Objective -
Repeat the lines of the data that follow, please, starting at the first and stopping after the one with "open_angle = 87.0".
******
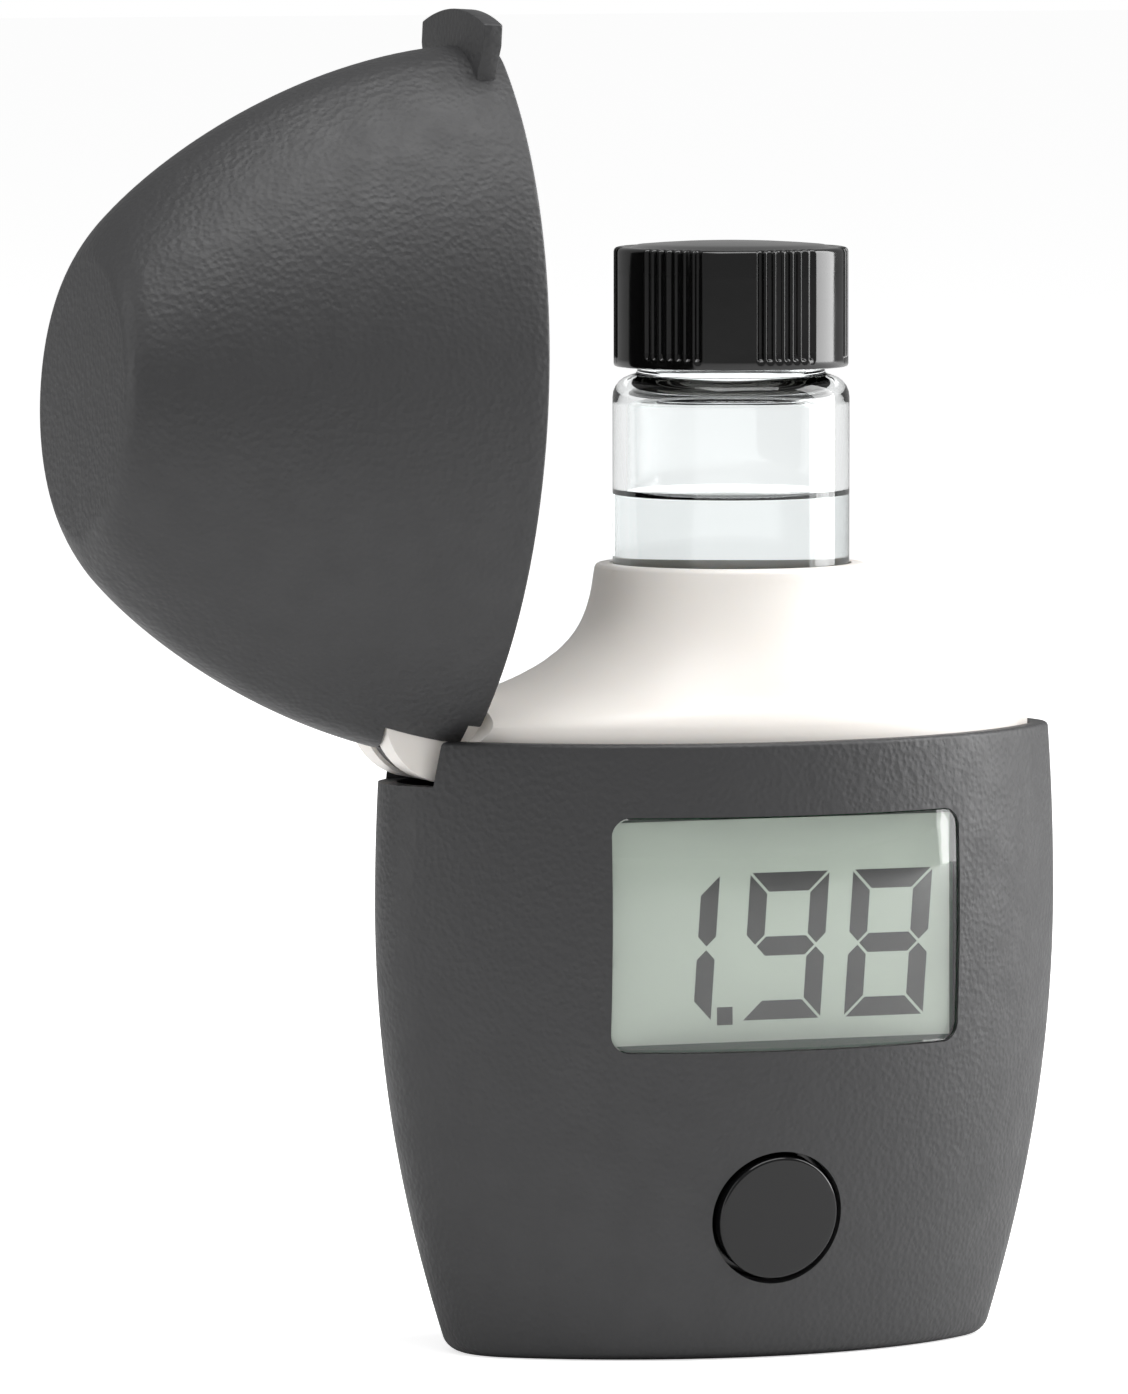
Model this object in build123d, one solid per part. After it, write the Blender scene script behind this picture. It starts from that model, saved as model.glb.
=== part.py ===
from build123d import *
from math import atan2, cos, degrees, pi, radians, sin
import os

# Pocket photometer, shown with its lid open and its sample vial standing proud.
# Millimetres. Z is up, X runs across the front, the front faces -Y.
# The origin is the centre of the underside.

# housing: a lens shaped cup that is widest a little below its rim
rim_z = 52.0
widest_z = 37.6
widest_half_width = 30.5
widest_half_depth = 18.75
rim_half_width = 29.94
rim_half_depth = 17.87
base_half_width = 24.0
base_half_depth = 13.3
tip_radius = 7.3
wall = 1.6
floor_thickness = 3.0
base_edge_radius = 1.2
ledge_width = 1.8
ledge_height = 2.0
ledge_inner_x = 14.0
ledge_outer_x = 22.0

# clearances
fit_gap = 0.02
running_gap = 0.05
part_gap = 0.1
lid_gap = 0.15
slide_gap = 0.2

# how far a cutting shape runs past the face that it cuts
overrun = 1.0

# lid: a dome whose flat top is smaller than its rim
lid_height = 34.4
lid_top_half_width = 12.6
lid_top_half_depth = 11.2
lid_top_tip_radius = 4.5
lid_lean = 0.7
lid_wall = 1.2
lid_top_wall = 1.4
lid_top_edge_radius = 1.6
open_angle = 87.0

# hinge
pivot_x = -25.9
pivot_z = 54.2
ear_radius = 5.8
ear_inner_y = 1.25
ear_thickness = 3.05
ear_inner_x = -23.6
ear_foot_x = -19.5
tongue_gap = 0.2
tongue_radius = 5.5
tongue_start_angle = 48.0
tongue_end_angle = 183.0
tongue_hub_radius = 2.2
pin_radius = 0.9
pin_fit = 0.01
notch_half_width = 5.4
notch_lean = 0.5
notch_depth = 3.8
notch_reach = 8.0
lid_relief_height = 1.2
lid_relief_half_width = 7.4
flange_cut_x = -24.5
flange_relief_radius = 2.8

# finger tab at the far end of the lid
tab_half_width = 5.0
tab_reach = 3.2
tab_drop = 1.2
tab_rise = 6.2
tab_sink = 1.6
tab_round = 0.75
tab_nose_z = 3.9
tab_chamfer = 1.1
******
Final result -
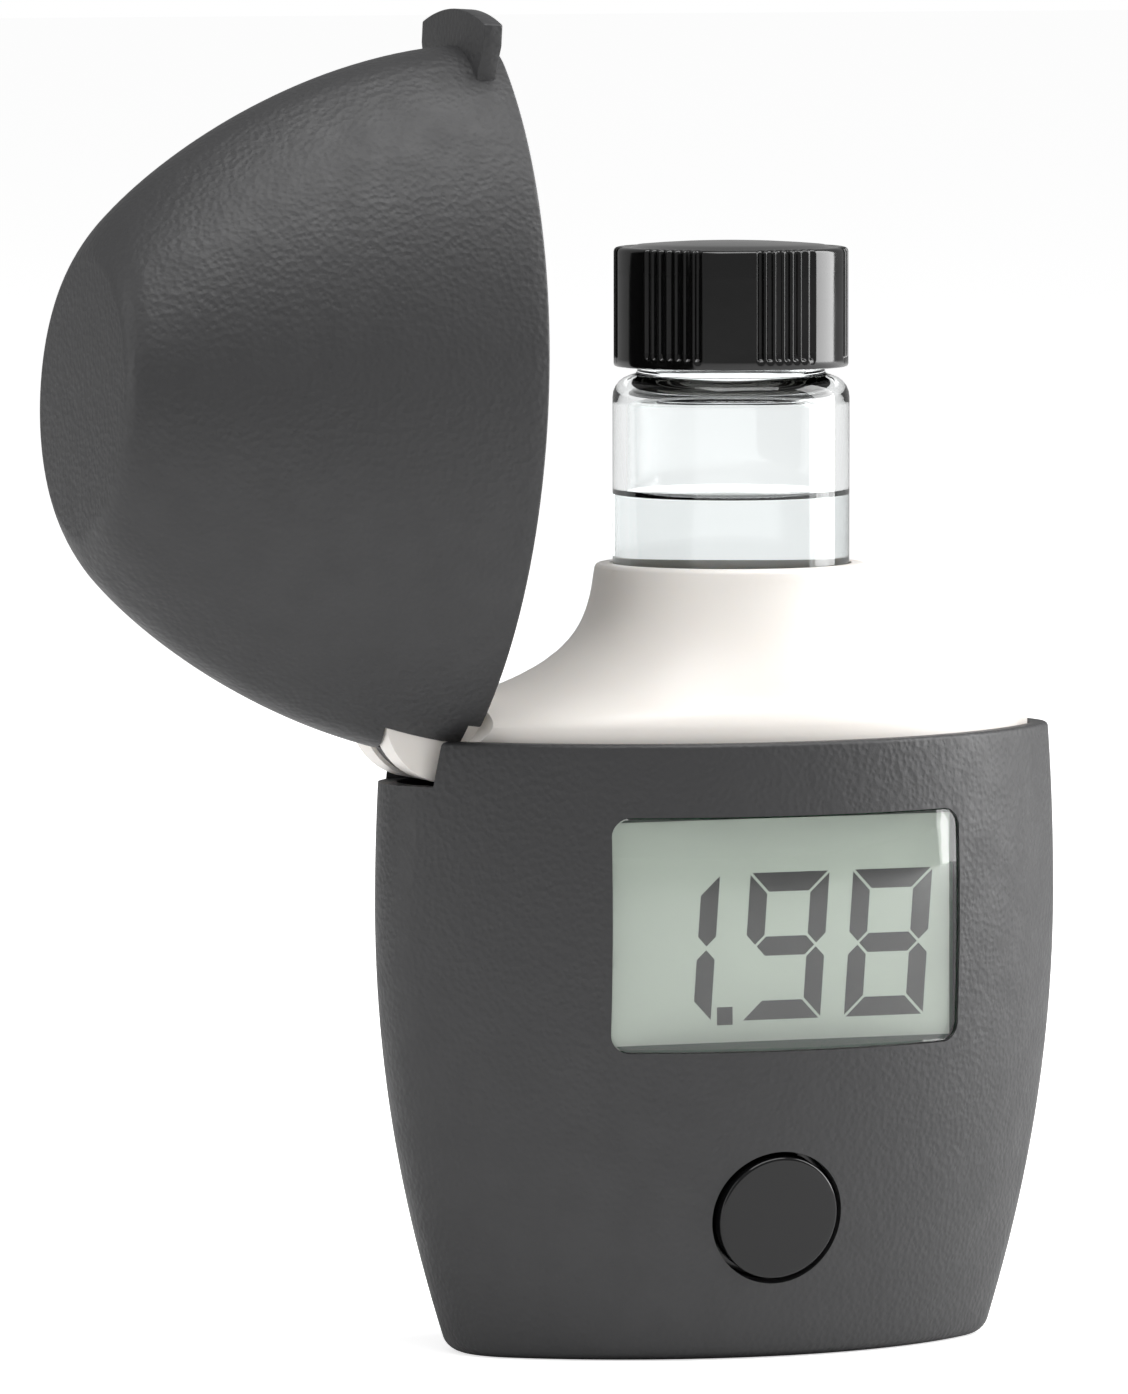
Model this object in build123d, one solid per part. After it, write the Blender scene script behind this picture. It starts from that model, saved as model.glb.
=== part.py ===
from build123d import *
from math import atan2, cos, degrees, pi, radians, sin
import os

# Pocket photometer, shown with its lid open and its sample vial standing proud.
# Millimetres. Z is up, X runs across the front, the front faces -Y.
# The origin is the centre of the underside.

# housing: a lens shaped cup that is widest a little below its rim
rim_z = 52.0
widest_z = 37.6
widest_half_width = 30.5
widest_half_depth = 18.75
rim_half_width = 29.94
rim_half_depth = 17.87
base_half_width = 24.0
base_half_depth = 13.3
tip_radius = 7.3
wall = 1.6
floor_thickness = 3.0
base_edge_radius = 1.2
ledge_width = 1.8
ledge_height = 2.0
ledge_inner_x = 14.0
ledge_outer_x = 22.0

# clearances
fit_gap = 0.02
running_gap = 0.05
part_gap = 0.1
lid_gap = 0.15
slide_gap = 0.2

# how far a cutting shape runs past the face that it cuts
overrun = 1.0

# lid: a dome whose flat top is smaller than its rim
lid_height = 34.4
lid_top_half_width = 12.6
lid_top_half_depth = 11.2
lid_top_tip_radius = 4.5
lid_lean = 0.7
lid_wall = 1.2
lid_top_wall = 1.4
lid_top_edge_radius = 1.6
open_angle = 87.0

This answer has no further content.